- **Data excerpt**
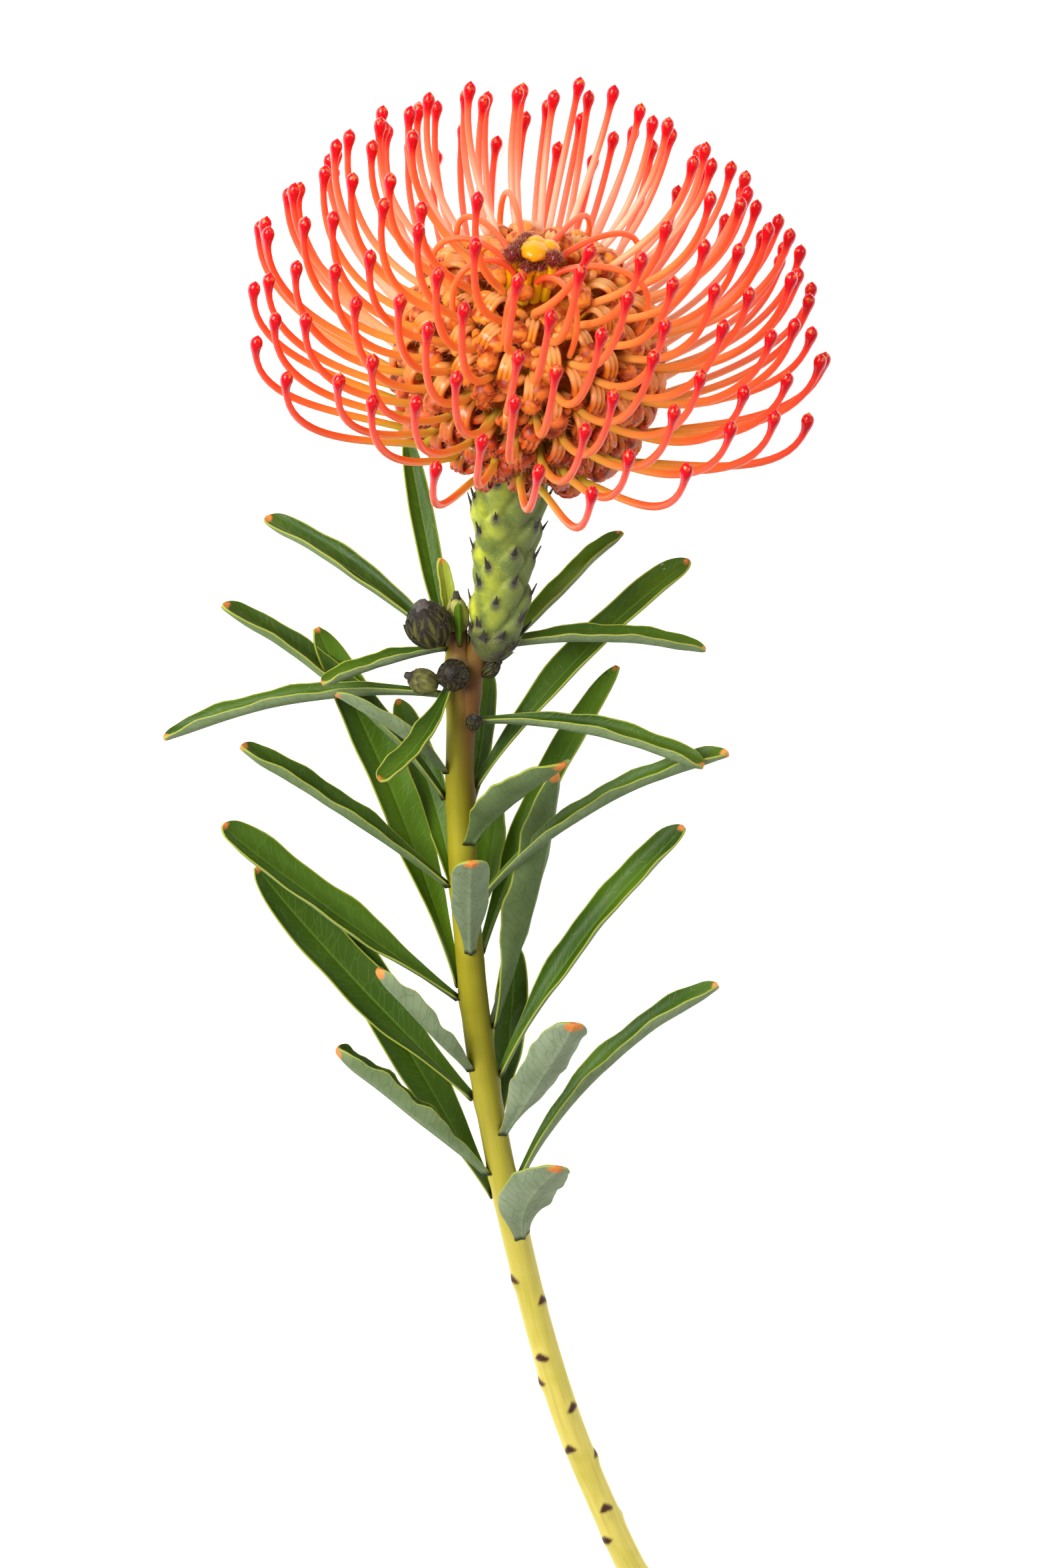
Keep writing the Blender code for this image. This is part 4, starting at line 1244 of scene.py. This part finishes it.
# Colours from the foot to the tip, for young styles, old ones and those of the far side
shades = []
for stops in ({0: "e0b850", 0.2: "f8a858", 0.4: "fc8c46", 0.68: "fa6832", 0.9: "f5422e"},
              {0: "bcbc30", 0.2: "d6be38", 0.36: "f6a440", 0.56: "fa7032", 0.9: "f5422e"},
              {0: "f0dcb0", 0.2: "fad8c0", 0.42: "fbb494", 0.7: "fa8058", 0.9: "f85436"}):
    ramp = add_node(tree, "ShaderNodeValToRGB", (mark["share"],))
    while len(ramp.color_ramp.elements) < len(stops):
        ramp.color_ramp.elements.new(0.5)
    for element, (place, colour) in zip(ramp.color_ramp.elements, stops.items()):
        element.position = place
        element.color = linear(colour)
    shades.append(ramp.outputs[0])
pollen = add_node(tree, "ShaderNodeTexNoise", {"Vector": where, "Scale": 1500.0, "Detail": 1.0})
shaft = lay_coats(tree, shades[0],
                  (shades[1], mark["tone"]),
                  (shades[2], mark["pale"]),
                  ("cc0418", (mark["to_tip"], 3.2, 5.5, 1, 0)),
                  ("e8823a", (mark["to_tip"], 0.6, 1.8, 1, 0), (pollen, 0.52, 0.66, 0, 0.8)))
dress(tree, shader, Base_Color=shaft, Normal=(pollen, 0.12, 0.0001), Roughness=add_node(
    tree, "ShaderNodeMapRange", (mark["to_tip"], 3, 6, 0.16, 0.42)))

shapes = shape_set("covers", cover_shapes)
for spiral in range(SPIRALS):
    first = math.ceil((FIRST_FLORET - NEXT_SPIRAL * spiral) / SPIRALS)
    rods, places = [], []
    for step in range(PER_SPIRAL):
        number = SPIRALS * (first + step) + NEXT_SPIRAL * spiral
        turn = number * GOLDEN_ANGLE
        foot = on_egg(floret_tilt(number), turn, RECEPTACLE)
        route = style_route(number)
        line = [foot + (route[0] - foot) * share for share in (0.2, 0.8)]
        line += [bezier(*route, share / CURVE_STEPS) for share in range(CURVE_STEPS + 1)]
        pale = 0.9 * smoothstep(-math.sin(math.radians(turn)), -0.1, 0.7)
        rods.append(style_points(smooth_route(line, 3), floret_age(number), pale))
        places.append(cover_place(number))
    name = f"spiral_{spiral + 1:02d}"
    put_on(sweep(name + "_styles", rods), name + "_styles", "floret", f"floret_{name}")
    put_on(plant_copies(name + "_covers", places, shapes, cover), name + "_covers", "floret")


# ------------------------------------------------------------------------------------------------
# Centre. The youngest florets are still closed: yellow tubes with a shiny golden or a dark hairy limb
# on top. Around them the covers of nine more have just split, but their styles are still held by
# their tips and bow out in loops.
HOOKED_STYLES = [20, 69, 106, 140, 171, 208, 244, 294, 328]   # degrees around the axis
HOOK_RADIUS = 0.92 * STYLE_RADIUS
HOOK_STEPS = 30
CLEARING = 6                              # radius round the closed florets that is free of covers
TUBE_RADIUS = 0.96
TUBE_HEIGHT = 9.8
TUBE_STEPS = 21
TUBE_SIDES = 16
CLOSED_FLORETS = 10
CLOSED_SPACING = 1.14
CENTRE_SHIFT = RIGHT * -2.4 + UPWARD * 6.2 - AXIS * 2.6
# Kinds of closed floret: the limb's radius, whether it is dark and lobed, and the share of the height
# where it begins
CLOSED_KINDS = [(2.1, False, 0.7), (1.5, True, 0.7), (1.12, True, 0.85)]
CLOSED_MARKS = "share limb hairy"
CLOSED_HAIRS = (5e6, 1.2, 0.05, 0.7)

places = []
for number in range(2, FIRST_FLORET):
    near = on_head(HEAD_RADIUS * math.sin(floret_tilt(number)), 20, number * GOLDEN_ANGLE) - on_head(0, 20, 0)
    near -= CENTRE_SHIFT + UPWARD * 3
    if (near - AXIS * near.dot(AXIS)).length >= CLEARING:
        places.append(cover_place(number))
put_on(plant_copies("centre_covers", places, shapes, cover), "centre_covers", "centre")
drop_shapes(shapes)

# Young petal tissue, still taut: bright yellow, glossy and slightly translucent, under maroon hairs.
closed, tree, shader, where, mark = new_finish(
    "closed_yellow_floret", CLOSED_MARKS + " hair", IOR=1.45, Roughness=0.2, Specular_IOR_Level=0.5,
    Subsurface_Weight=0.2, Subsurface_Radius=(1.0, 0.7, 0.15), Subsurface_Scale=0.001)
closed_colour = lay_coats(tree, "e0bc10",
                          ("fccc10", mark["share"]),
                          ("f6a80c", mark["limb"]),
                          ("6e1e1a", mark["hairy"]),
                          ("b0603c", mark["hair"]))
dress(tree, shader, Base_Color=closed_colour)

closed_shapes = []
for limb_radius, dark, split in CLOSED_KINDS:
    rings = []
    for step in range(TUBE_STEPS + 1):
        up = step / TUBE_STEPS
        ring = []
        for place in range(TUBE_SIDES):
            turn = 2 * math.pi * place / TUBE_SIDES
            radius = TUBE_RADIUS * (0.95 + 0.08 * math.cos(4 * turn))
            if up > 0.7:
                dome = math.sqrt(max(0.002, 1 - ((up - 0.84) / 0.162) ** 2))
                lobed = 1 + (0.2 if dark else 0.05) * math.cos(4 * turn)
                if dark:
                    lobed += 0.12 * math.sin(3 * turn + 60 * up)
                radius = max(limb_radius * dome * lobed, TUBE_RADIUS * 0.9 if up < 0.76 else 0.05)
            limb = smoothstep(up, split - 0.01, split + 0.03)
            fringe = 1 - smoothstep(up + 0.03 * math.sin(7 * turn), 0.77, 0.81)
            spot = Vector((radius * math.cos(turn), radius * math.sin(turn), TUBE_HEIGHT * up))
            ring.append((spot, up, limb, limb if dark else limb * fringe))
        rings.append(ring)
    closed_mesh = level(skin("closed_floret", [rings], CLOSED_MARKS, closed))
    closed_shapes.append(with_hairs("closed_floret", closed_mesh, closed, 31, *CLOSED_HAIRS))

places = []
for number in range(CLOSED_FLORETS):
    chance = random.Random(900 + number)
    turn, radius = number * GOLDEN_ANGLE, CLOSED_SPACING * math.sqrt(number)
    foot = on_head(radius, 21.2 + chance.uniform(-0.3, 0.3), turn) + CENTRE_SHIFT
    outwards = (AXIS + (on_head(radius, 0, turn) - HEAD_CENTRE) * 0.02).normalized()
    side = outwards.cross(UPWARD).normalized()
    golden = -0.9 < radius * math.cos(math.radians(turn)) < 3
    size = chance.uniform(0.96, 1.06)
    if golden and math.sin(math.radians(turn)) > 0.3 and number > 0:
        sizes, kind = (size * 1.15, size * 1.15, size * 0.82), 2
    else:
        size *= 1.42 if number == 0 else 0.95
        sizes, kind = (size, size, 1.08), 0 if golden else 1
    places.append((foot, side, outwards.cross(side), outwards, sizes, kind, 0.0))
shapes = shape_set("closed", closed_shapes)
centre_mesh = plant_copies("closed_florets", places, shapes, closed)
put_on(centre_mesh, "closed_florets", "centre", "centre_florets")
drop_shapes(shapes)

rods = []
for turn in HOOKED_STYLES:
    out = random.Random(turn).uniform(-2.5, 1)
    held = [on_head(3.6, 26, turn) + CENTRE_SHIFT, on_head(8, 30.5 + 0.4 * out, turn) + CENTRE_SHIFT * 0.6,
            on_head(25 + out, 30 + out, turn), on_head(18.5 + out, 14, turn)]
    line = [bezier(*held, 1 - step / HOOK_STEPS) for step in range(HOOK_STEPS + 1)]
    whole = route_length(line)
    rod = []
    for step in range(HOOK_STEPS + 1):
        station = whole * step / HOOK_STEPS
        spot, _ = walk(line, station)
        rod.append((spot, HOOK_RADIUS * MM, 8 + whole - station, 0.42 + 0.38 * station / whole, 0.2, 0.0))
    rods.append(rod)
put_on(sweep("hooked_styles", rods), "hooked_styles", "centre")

- **What is being asked**
Everything from the first line of the material through the line containing "6, 0.16, 0.42)))" is to be printed exactly; lines after that are to be left out.

- **Correct response**
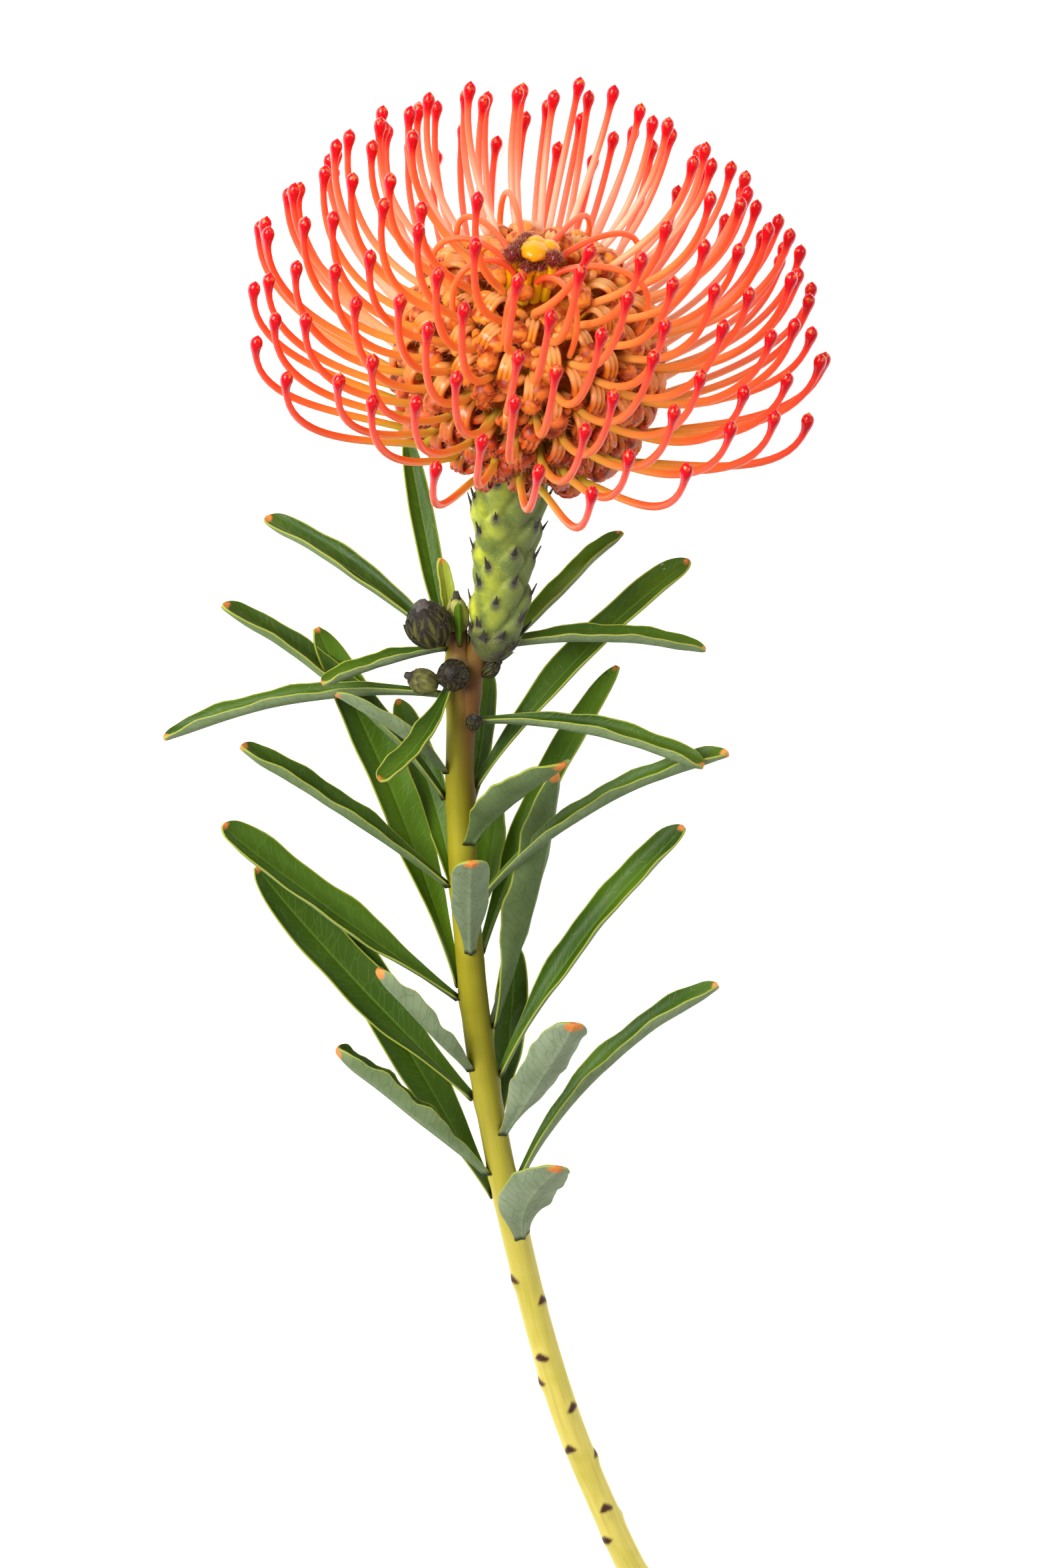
Keep writing the Blender code for this image. This is part 4, starting at line 1244 of scene.py. This part finishes it.
# Colours from the foot to the tip, for young styles, old ones and those of the far side
shades = []
for stops in ({0: "e0b850", 0.2: "f8a858", 0.4: "fc8c46", 0.68: "fa6832", 0.9: "f5422e"},
              {0: "bcbc30", 0.2: "d6be38", 0.36: "f6a440", 0.56: "fa7032", 0.9: "f5422e"},
              {0: "f0dcb0", 0.2: "fad8c0", 0.42: "fbb494", 0.7: "fa8058", 0.9: "f85436"}):
    ramp = add_node(tree, "ShaderNodeValToRGB", (mark["share"],))
    while len(ramp.color_ramp.elements) < len(stops):
        ramp.color_ramp.elements.new(0.5)
    for element, (place, colour) in zip(ramp.color_ramp.elements, stops.items()):
        element.position = place
        element.color = linear(colour)
    shades.append(ramp.outputs[0])
pollen = add_node(tree, "ShaderNodeTexNoise", {"Vector": where, "Scale": 1500.0, "Detail": 1.0})
shaft = lay_coats(tree, shades[0],
                  (shades[1], mark["tone"]),
                  (shades[2], mark["pale"]),
                  ("cc0418", (mark["to_tip"], 3.2, 5.5, 1, 0)),
                  ("e8823a", (mark["to_tip"], 0.6, 1.8, 1, 0), (pollen, 0.52, 0.66, 0, 0.8)))
dress(tree, shader, Base_Color=shaft, Normal=(pollen, 0.12, 0.0001), Roughness=add_node(
    tree, "ShaderNodeMapRange", (mark["to_tip"], 3, 6, 0.16, 0.42)))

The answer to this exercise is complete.